§ **The problem**: Repeat exactly, and only, the lines from the line containing "More parts follow." through the last line of the records below, including both.

§ **Provided data**:
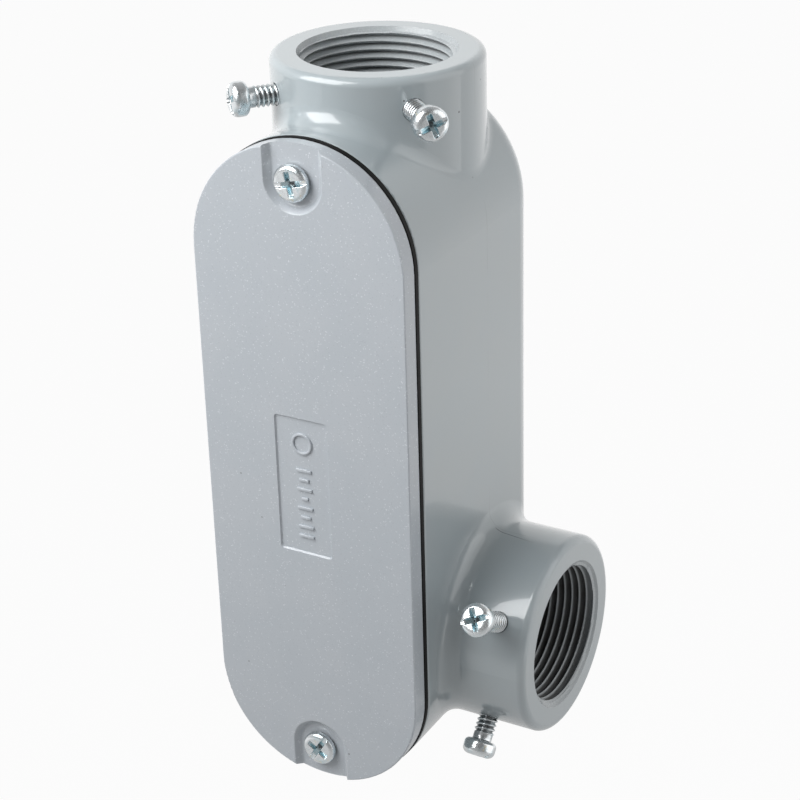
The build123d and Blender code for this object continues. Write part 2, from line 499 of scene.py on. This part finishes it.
def quarterTurn(axis):
    return Matrix.Rotation(math.pi / 2, 4, axis)


def addPiece(name, mesh):
    data = bpy.data.meshes.new(name)
    mesh.to_mesh(data)
    mesh.free()
    piece = bpy.data.objects.new(name, data)
    bpy.context.scene.collection.objects.link(piece)
    return piece


# A closed skin from rows of (height, radius) taken round the Z axis. A row is a pair, or a function
# of the turn (0 to 1) where it belongs to a helix. Neighbouring rows that meet are merged.
def lathe(name, rows, columns, closed=False):
    mesh = bmesh.new()
    grid = []
    for row in rows:
        line = []
        for column in range(columns + 1):
            turn = column / columns
            height, radius = row(turn) if callable(row) else row
            angle = 2 * math.pi * turn
            x, y = radius * math.cos(angle), radius * math.sin(angle)
            line.append(mesh.verts.new((x * mm, y * mm, height * mm)))
        grid.append(line)
    if closed:
        grid.append(grid[0])
    for lower, upper in zip(grid, grid[1:]):
        for i in range(columns):
            mesh.faces.new((lower[i], lower[i + 1], upper[i + 1], upper[i]))
    bmesh.ops.remove_doubles(mesh, verts=mesh.verts, dist=mergeDistance)
    bmesh.ops.dissolve_degenerate(mesh, edges=mesh.edges, dist=mergeDistance)
    bmesh.ops.recalc_face_normals(mesh, faces=mesh.faces)
    return addPiece(name, mesh)


def smoothShade(piece, sharpAngle):
    piece.data.polygons.foreach_set("use_smooth", [True] * len(piece.data.polygons))
    piece.data.set_sharp_from_angle(angle=math.radians(sharpAngle))


def dress(piece, material, body):
    piece.data.materials.clear()
    piece.data.materials.append(material)
    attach(piece, body)


# How far a thread has gone from its ridge (0) into its groove (1) at a share of one pitch. The
# flat in the groove and the slope beside it are shares of half a pitch.
def threadShare(phase, flat, slope):
    ridge = abs(2 * phase - 1)
    return 1 - min(max((ridge - flat) / slope, 0), 1)


# Rows of a thread between two heights. radiusAt gives the surface's radius at a height and a share.
def threadRows(low, high, pitch, steps, slopes, radiusAt):
    rows = []
    count = math.ceil((high - low + pitch) / pitch) * steps
    for i in range(count + 1):
        start = low - pitch + i * pitch / steps
        share = threadShare((i % steps) / steps, *slopes)

        def row(turn, start=start, share=share):
            height = min(max(start + pitch * turn, low), high)
            return height, radiusAt(height, share)

        rows.append(row)
    return rows


# Where each set screw sits: its angle round the hub, its distance behind the hub's face, how far
# its head stands off, and the turn of its slot, which differs from screw to screw.

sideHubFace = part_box("body")[1].x
sideHubHeight = -160.8 * mm
sideHubMiddle = Matrix.Translation((sideHubFace, 0, sideHubHeight))
hubOutside = 28.05
hubFrames = {
    "top": Matrix(((0, 1, 0, 0), (-1, 0, 0, 0), (0, 0, 1, 0), (0, 0, 0, 1))),
    "side": sideHubMiddle @ Matrix(((0, 0, 1, 0), (-1, 0, 0, 0), (0, -1, 0, 0), (0, 0, 0, 1))),
}
setScrews = {
    "top_set_screw_left": dict(hub="top", angle=-40, behind=8.5, standOff=7.6, turn=25),
    "top_set_screw_right": dict(hub="top", angle=48, behind=8.3, standOff=9.7, turn=110),
    "side_set_screw_upper": dict(hub="side", angle=-31, behind=9.3, standOff=11.8, turn=26),
    "side_set_screw_lower": dict(hub="side", angle=50, behind=15.5, standOff=6.6, turn=20),
}


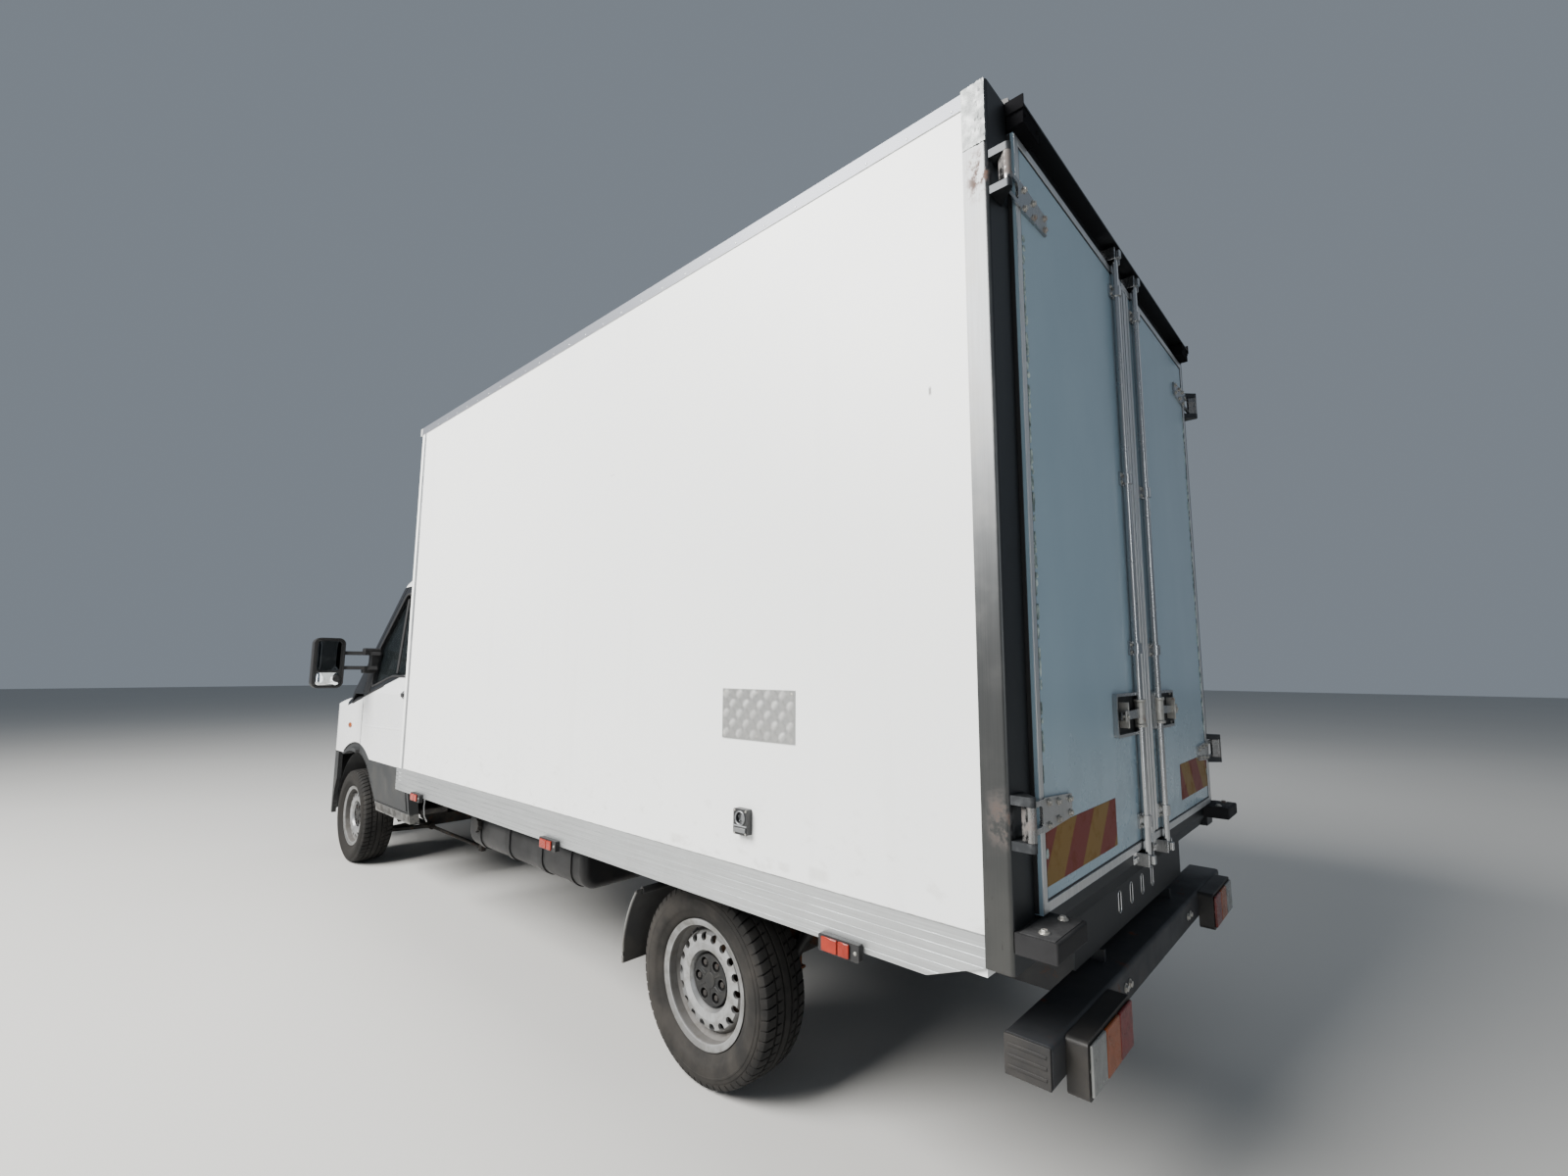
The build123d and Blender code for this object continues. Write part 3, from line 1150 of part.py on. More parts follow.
# Wings and cowl: sides of the nose with the arch's lip, joined by the scuttle under the windscreen
LIP_WIDE = 42
LIP_PROUD = 28
SCUTTLE_THICK = 40
with BuildPart() as scuttle:
    add(cell_outer.part)
    add(screen_cutter(SCUTTLE_THICK).part, mode=Mode.SUBTRACT)
    slab(-TRIM_HALF, TRIM_HALF, FRONT_Y, from_axle(DOOR_FRONT), SCREEN_BASE_Z - 45, PILLAR_FOOT_Z - SEAT,
         Mode.INTERSECT)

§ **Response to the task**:
The build123d and Blender code for this object continues. Write part 3, from line 1150 of part.py on. More parts follow.
# Wings and cowl: sides of the nose with the arch's lip, joined by the scuttle under the windscreen
LIP_WIDE = 42
LIP_PROUD = 28
SCUTTLE_THICK = 40
with BuildPart() as scuttle:
    add(cell_outer.part)
    add(screen_cutter(SCUTTLE_THICK).part, mode=Mode.SUBTRACT)
    slab(-TRIM_HALF, TRIM_HALF, FRONT_Y, from_axle(DOOR_FRONT), SCREEN_BASE_Z - 45, PILLAR_FOOT_Z - SEAT,
         Mode.INTERSECT)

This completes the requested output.